++++ Recorded data
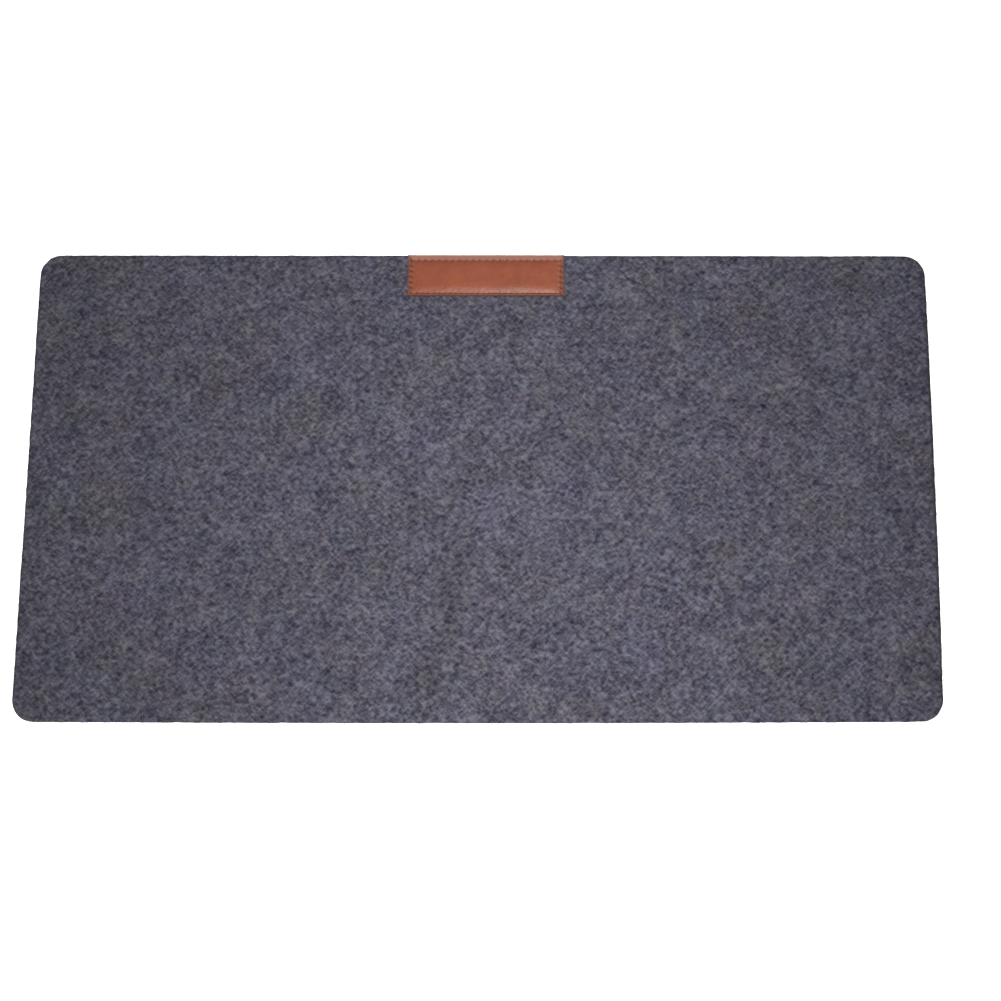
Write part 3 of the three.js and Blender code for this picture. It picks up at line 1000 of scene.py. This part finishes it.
def label_values(points):
    """The painted seam shade, the cut edge with its painted shade, and the painted highlights of
    the leather at its points.
    """
    x, y, z = points.T
    closeness = hole_closeness(x, y)
    between_sides = np.minimum(x - SEAM_LEFT, SEAM_RIGHT - x)

    # Painted shade on the slope in front of the rear row and in the pits round the holes.
    on_flap = 1 - smooth((y - (SEAM_REAR + FLAP_END)) / FLAP_END_FADE)
    from_rear_row = y - (SEAM_REAR - REAR_SHADE_PLACE)
    shade = REAR_SHADE * np.exp(-((from_rear_row / REAR_SHADE_WIDTH) ** 2)) * on_flap
    shade = shade * smooth(between_sides / REAR_SHADE_SIDES)
    painted_seam_shade = np.minimum(1, shade + PIT_SHADE * closeness)

    # Darker cut edge and painted shade on the border falling away to it.
    side_depth = np.minimum(x - LABEL_LO.x, LABEL_HI.x - x)
    side_edge = SIDE_EDGE * (1 - smooth(side_depth / SIDE_EDGE_WIDTH))
    front_edge = FRONT_EDGE * (1 - smooth((y - LABEL_LO.y) / FRONT_EDGE_WIDTH))
    edge_and_painted_shade = np.maximum(side_edge, front_edge)

    # Painted highlights, where the lights are mirrored in the leather.
    from_ridge = y - (SEAM_FRONT + RIDGE_PLACE)
    ridge = np.exp(-((from_ridge / RIDGE_WIDTH) ** 2)) * smooth(between_sides / RIDGE_SIDES)
    fold = smooth((y - (SEAM_REAR - FOLD_PLACE)) / FOLD_WIDTH)
    height = smooth((z - FOLD_LOW) / FOLD_RISE)
    fold = fold * (FOLD_LOW_SHARE + (1 - FOLD_LOW_SHARE) * height)
    painted_highlight = np.maximum(RIDGE_HIGHLIGHT * ridge, FOLD_HIGHLIGHT * fold)
    beside_holes = np.exp(-((between_sides / SIDE_HIGHLIGHT_WIDTH) ** 2)) * (1 - closeness)
    painted_highlight = np.maximum(painted_highlight, SIDE_HIGHLIGHT * beside_holes)
    return {"painted_seam_shade": painted_seam_shade, "edge_and_painted_shade": edge_and_painted_shade, "painted_highlight": painted_highlight}


def needle_shade(points):
    """Painted shade on the needle thread: 1 where it goes down into the leather, and evened out
    along the front row, which lies in shade.
    """
    painted_thread_shade = smooth((NEEDLE_HI.z - NEEDLE_SUNK_DEPTH - points[:, 2]) / SUNK_REACH)
    front_row = smooth((SEAM_FRONT + FRONT_ROW_REACH - points[:, 1]) / SUNK_REACH)
    return painted_thread_shade + (FRONT_ROW_SHADE - painted_thread_shade) * front_row


def bobbin_shade(points):
    """Painted shade on the bobbin thread: 1 where it goes up into the leather."""
    return smooth((points[:, 2] - BOBBIN_LO.z - BOBBIN_SUNK_HEIGHT) / SUNK_REACH)


# ---------------------------------------------------------------------------------------------
# The pieces.
# ---------------------------------------------------------------------------------------------
felt = felt_sheet()
set_attribute(felt, "painted_rim_shade", rim_shade_values(vertices_of(felt)))
felt.data.materials.append(felt_finish())

fibres_light = fibres("felt_fibres_light", seed=41, lying=8300, standing=1700)
fibres_light.data.materials.append(fibre_finish("felt_fibre_light", LIGHT_FIBRE))
fibres_dark = fibres("felt_fibres_dark", seed=42, lying=7300, standing=1700)
fibres_dark.data.materials.append(fibre_finish("felt_fibre_dark", DARK_FIBRE))

label = label_sheet()
for name, values in label_values(vertices_of(label)).items():
    set_attribute(label, name, values)
label.data.materials.append(leather_finish())

needle = twisted_thread(
    "needle_thread_twist",
    run_z=NEEDLE_HI.z - THREAD_RADIUS,
    lock_z=NEEDLE_LO.z + THREAD_RADIUS,
    rise=NEEDLE_RISE,
)
bobbin = twisted_thread(
    "bobbin_thread_twist",
    run_z=BOBBIN_LO.z + PLY_OFFSET + PLY_RADIUS,
    lock_z=BOBBIN_HI.z - THREAD_RADIUS,
    rise=BOBBIN_RISE,
)
set_attribute(needle, "painted_thread_shade", needle_shade(vertices_of(needle)))
set_attribute(bobbin, "painted_thread_shade", bobbin_shade(vertices_of(bobbin)))
thread = thread_finish()
needle.data.materials.append(thread)
bobbin.data.materials.append(thread)

for piece, node, slot in (
    (felt, "felt_panel", "felt"),
    (label, "leather_label", "leather"),
    (needle, "needle_thread", "thread"),
    (bobbin, "bobbin_thread", "thread"),
    (fibres_light, None, "felt"),
    (fibres_dark, None, "felt"),
):
    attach(piece, BODY)
    if node:
        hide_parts(node)

# ---------------------------------------------------------------------------------------------
# The studio: a pale floor, a soft light over the mat, a weaker one behind it, a dim surround, and
# the camera at the photograph's viewing angle.
# ---------------------------------------------------------------------------------------------
FLOOR_REACH = 4.0
FLOOR_DROP = 0.05 * MM
FLOOR_COLOUR = colour(0.93, 0.93, 0.93)
FLOOR_GLOW = 0.8
LIGHT_SPREAD = math.radians(150)
SURROUND = 0.12
TILT_DEGREES = (5.91, -0.11, 0.01)

floor = object_of(
    "floor",
    [
        (-FLOOR_REACH, -FLOOR_REACH, 0),
        (FLOOR_REACH, -FLOOR_REACH, 0),
        (FLOOR_REACH, FLOOR_REACH, 0),
        (-FLOOR_REACH, FLOOR_REACH, 0),
    ],
    [(0, 1, 2, 3)],
)
floor.location.z = -FLOOR_DROP
floor_finish = Finish("pale_floor", Roughness=0.9)
floor_finish.shader.inputs["Base Color"].default_value = FLOOR_COLOUR
floor_finish.shader.inputs["Emission Color"].default_value = colour(1, 1, 1)
floor_finish.shader.inputs["Emission Strength"].default_value = FLOOR_GLOW
floor.data.materials.append(floor_finish.material)


def area_light(name, size, watts, place, aim):
    """A rectangular light at a place, turned to face the point that it aims at."""
    light = bpy.data.lights.new(name, "AREA")
    light.shape = "RECTANGLE"
    light.size, light.size_y = size
    light.energy = watts
    light.spread = LIGHT_SPREAD
    made = bpy.data.objects.new(name, light)
    made.location = place
    heading = Vector(aim) - Vector(place)
    made.rotation_euler = heading.to_track_quat("-Z", "Y").to_euler()
    bpy.context.scene.collection.objects.link(made)
    return made


area_light(
    "softbox", size=(0.26, 0.62), watts=5.43, place=(0.035, -0.14, 0.62), aim=(0.035, -0.11, 0)
)
rear_panel = area_light(
    "rear_panel", size=(0.80, 0.30), watts=1.2, place=(-0.06, 0.66, 0.27), aim=(0, 0.15, 0)
)
# Mirrored in the leather, the rear light would wash it out in low views from the front.
rear_panel.visible_glossy = False

world = bpy.data.worlds.new("studio")
world.use_nodes = True
world.node_tree.nodes["Background"].inputs["Color"].default_value = colour(1, 1, 1)
world.node_tree.nodes["Background"].inputs["Strength"].default_value = SURROUND
bpy.context.scene.world = world

camera_data = bpy.data.cameras.new("camera")
camera_data.sensor_width = 36
camera_data.lens = 30.57
camera_data.shift_x = -0.0748
camera_data.shift_y = -0.0266
camera_data.clip_start = 0.01
camera = bpy.data.objects.new("camera", camera_data)
camera.location = (0.0647, -0.0554, 0.5904)
camera.rotation_euler = [math.radians(angle) for angle in TILT_DEGREES]
bpy.context.scene.collection.objects.link(camera)
bpy.context.scene.camera = camera
bpy.context.scene.view_settings.view_transform = "Standard"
++++++++
Restate the listing in full, word for word.

-- Task result --
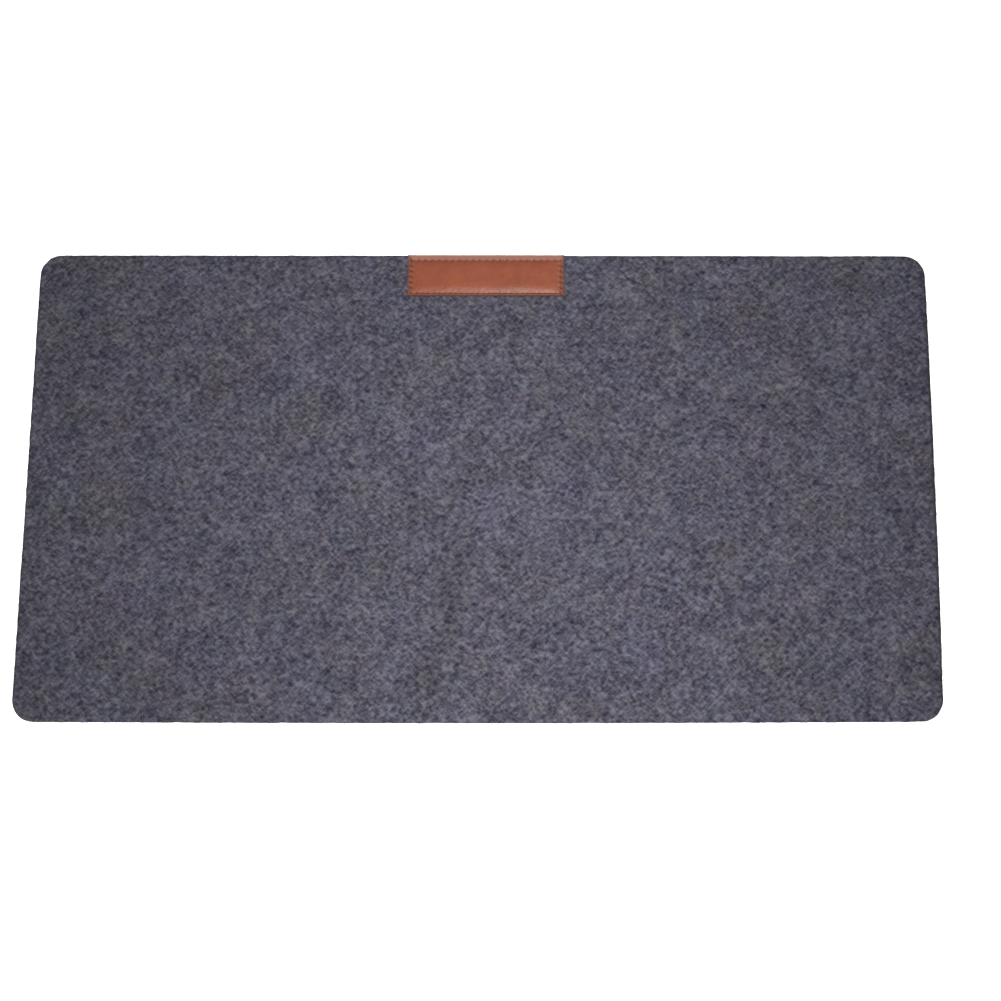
Write part 3 of the three.js and Blender code for this picture. It picks up at line 1000 of scene.py. This part finishes it.
def label_values(points):
    """The painted seam shade, the cut edge with its painted shade, and the painted highlights of
    the leather at its points.
    """
    x, y, z = points.T
    closeness = hole_closeness(x, y)
    between_sides = np.minimum(x - SEAM_LEFT, SEAM_RIGHT - x)

    # Painted shade on the slope in front of the rear row and in the pits round the holes.
    on_flap = 1 - smooth((y - (SEAM_REAR + FLAP_END)) / FLAP_END_FADE)
    from_rear_row = y - (SEAM_REAR - REAR_SHADE_PLACE)
    shade = REAR_SHADE * np.exp(-((from_rear_row / REAR_SHADE_WIDTH) ** 2)) * on_flap
    shade = shade * smooth(between_sides / REAR_SHADE_SIDES)
    painted_seam_shade = np.minimum(1, shade + PIT_SHADE * closeness)

    # Darker cut edge and painted shade on the border falling away to it.
    side_depth = np.minimum(x - LABEL_LO.x, LABEL_HI.x - x)
    side_edge = SIDE_EDGE * (1 - smooth(side_depth / SIDE_EDGE_WIDTH))
    front_edge = FRONT_EDGE * (1 - smooth((y - LABEL_LO.y) / FRONT_EDGE_WIDTH))
    edge_and_painted_shade = np.maximum(side_edge, front_edge)

    # Painted highlights, where the lights are mirrored in the leather.
    from_ridge = y - (SEAM_FRONT + RIDGE_PLACE)
    ridge = np.exp(-((from_ridge / RIDGE_WIDTH) ** 2)) * smooth(between_sides / RIDGE_SIDES)
    fold = smooth((y - (SEAM_REAR - FOLD_PLACE)) / FOLD_WIDTH)
    height = smooth((z - FOLD_LOW) / FOLD_RISE)
    fold = fold * (FOLD_LOW_SHARE + (1 - FOLD_LOW_SHARE) * height)
    painted_highlight = np.maximum(RIDGE_HIGHLIGHT * ridge, FOLD_HIGHLIGHT * fold)
    beside_holes = np.exp(-((between_sides / SIDE_HIGHLIGHT_WIDTH) ** 2)) * (1 - closeness)
    painted_highlight = np.maximum(painted_highlight, SIDE_HIGHLIGHT * beside_holes)
    return {"painted_seam_shade": painted_seam_shade, "edge_and_painted_shade": edge_and_painted_shade, "painted_highlight": painted_highlight}


def needle_shade(points):
    """Painted shade on the needle thread: 1 where it goes down into the leather, and evened out
    along the front row, which lies in shade.
    """
    painted_thread_shade = smooth((NEEDLE_HI.z - NEEDLE_SUNK_DEPTH - points[:, 2]) / SUNK_REACH)
    front_row = smooth((SEAM_FRONT + FRONT_ROW_REACH - points[:, 1]) / SUNK_REACH)
    return painted_thread_shade + (FRONT_ROW_SHADE - painted_thread_shade) * front_row


def bobbin_shade(points):
    """Painted shade on the bobbin thread: 1 where it goes up into the leather."""
    return smooth((points[:, 2] - BOBBIN_LO.z - BOBBIN_SUNK_HEIGHT) / SUNK_REACH)


# ---------------------------------------------------------------------------------------------
# The pieces.
# ---------------------------------------------------------------------------------------------
felt = felt_sheet()
set_attribute(felt, "painted_rim_shade", rim_shade_values(vertices_of(felt)))
felt.data.materials.append(felt_finish())

fibres_light = fibres("felt_fibres_light", seed=41, lying=8300, standing=1700)
fibres_light.data.materials.append(fibre_finish("felt_fibre_light", LIGHT_FIBRE))
fibres_dark = fibres("felt_fibres_dark", seed=42, lying=7300, standing=1700)
fibres_dark.data.materials.append(fibre_finish("felt_fibre_dark", DARK_FIBRE))

label = label_sheet()
for name, values in label_values(vertices_of(label)).items():
    set_attribute(label, name, values)
label.data.materials.append(leather_finish())

needle = twisted_thread(
    "needle_thread_twist",
    run_z=NEEDLE_HI.z - THREAD_RADIUS,
    lock_z=NEEDLE_LO.z + THREAD_RADIUS,
    rise=NEEDLE_RISE,
)
bobbin = twisted_thread(
    "bobbin_thread_twist",
    run_z=BOBBIN_LO.z + PLY_OFFSET + PLY_RADIUS,
    lock_z=BOBBIN_HI.z - THREAD_RADIUS,
    rise=BOBBIN_RISE,
)
set_attribute(needle, "painted_thread_shade", needle_shade(vertices_of(needle)))
set_attribute(bobbin, "painted_thread_shade", bobbin_shade(vertices_of(bobbin)))
thread = thread_finish()
needle.data.materials.append(thread)
bobbin.data.materials.append(thread)

for piece, node, slot in (
    (felt, "felt_panel", "felt"),
    (label, "leather_label", "leather"),
    (needle, "needle_thread", "thread"),
    (bobbin, "bobbin_thread", "thread"),
    (fibres_light, None, "felt"),
    (fibres_dark, None, "felt"),
):
    attach(piece, BODY)
    if node:
        hide_parts(node)

# ---------------------------------------------------------------------------------------------
# The studio: a pale floor, a soft light over the mat, a weaker one behind it, a dim surround, and
# the camera at the photograph's viewing angle.
# ---------------------------------------------------------------------------------------------
FLOOR_REACH = 4.0
FLOOR_DROP = 0.05 * MM
FLOOR_COLOUR = colour(0.93, 0.93, 0.93)
FLOOR_GLOW = 0.8
LIGHT_SPREAD = math.radians(150)
SURROUND = 0.12
TILT_DEGREES = (5.91, -0.11, 0.01)

floor = object_of(
    "floor",
    [
        (-FLOOR_REACH, -FLOOR_REACH, 0),
        (FLOOR_REACH, -FLOOR_REACH, 0),
        (FLOOR_REACH, FLOOR_REACH, 0),
        (-FLOOR_REACH, FLOOR_REACH, 0),
    ],
    [(0, 1, 2, 3)],
)
floor.location.z = -FLOOR_DROP
floor_finish = Finish("pale_floor", Roughness=0.9)
floor_finish.shader.inputs["Base Color"].default_value = FLOOR_COLOUR
floor_finish.shader.inputs["Emission Color"].default_value = colour(1, 1, 1)
floor_finish.shader.inputs["Emission Strength"].default_value = FLOOR_GLOW
floor.data.materials.append(floor_finish.material)


def area_light(name, size, watts, place, aim):
    """A rectangular light at a place, turned to face the point that it aims at."""
    light = bpy.data.lights.new(name, "AREA")
    light.shape = "RECTANGLE"
    light.size, light.size_y = size
    light.energy = watts
    light.spread = LIGHT_SPREAD
    made = bpy.data.objects.new(name, light)
    made.location = place
    heading = Vector(aim) - Vector(place)
    made.rotation_euler = heading.to_track_quat("-Z", "Y").to_euler()
    bpy.context.scene.collection.objects.link(made)
    return made


area_light(
    "softbox", size=(0.26, 0.62), watts=5.43, place=(0.035, -0.14, 0.62), aim=(0.035, -0.11, 0)
)
rear_panel = area_light(
    "rear_panel", size=(0.80, 0.30), watts=1.2, place=(-0.06, 0.66, 0.27), aim=(0, 0.15, 0)
)
# Mirrored in the leather, the rear light would wash it out in low views from the front.
rear_panel.visible_glossy = False

world = bpy.data.worlds.new("studio")
world.use_nodes = True
world.node_tree.nodes["Background"].inputs["Color"].default_value = colour(1, 1, 1)
world.node_tree.nodes["Background"].inputs["Strength"].default_value = SURROUND
bpy.context.scene.world = world

camera_data = bpy.data.cameras.new("camera")
camera_data.sensor_width = 36
camera_data.lens = 30.57
camera_data.shift_x = -0.0748
camera_data.shift_y = -0.0266
camera_data.clip_start = 0.01
camera = bpy.data.objects.new("camera", camera_data)
camera.location = (0.0647, -0.0554, 0.5904)
camera.rotation_euler = [math.radians(angle) for angle in TILT_DEGREES]
bpy.context.scene.collection.objects.link(camera)
bpy.context.scene.camera = camera
bpy.context.scene.view_settings.view_transform = "Standard"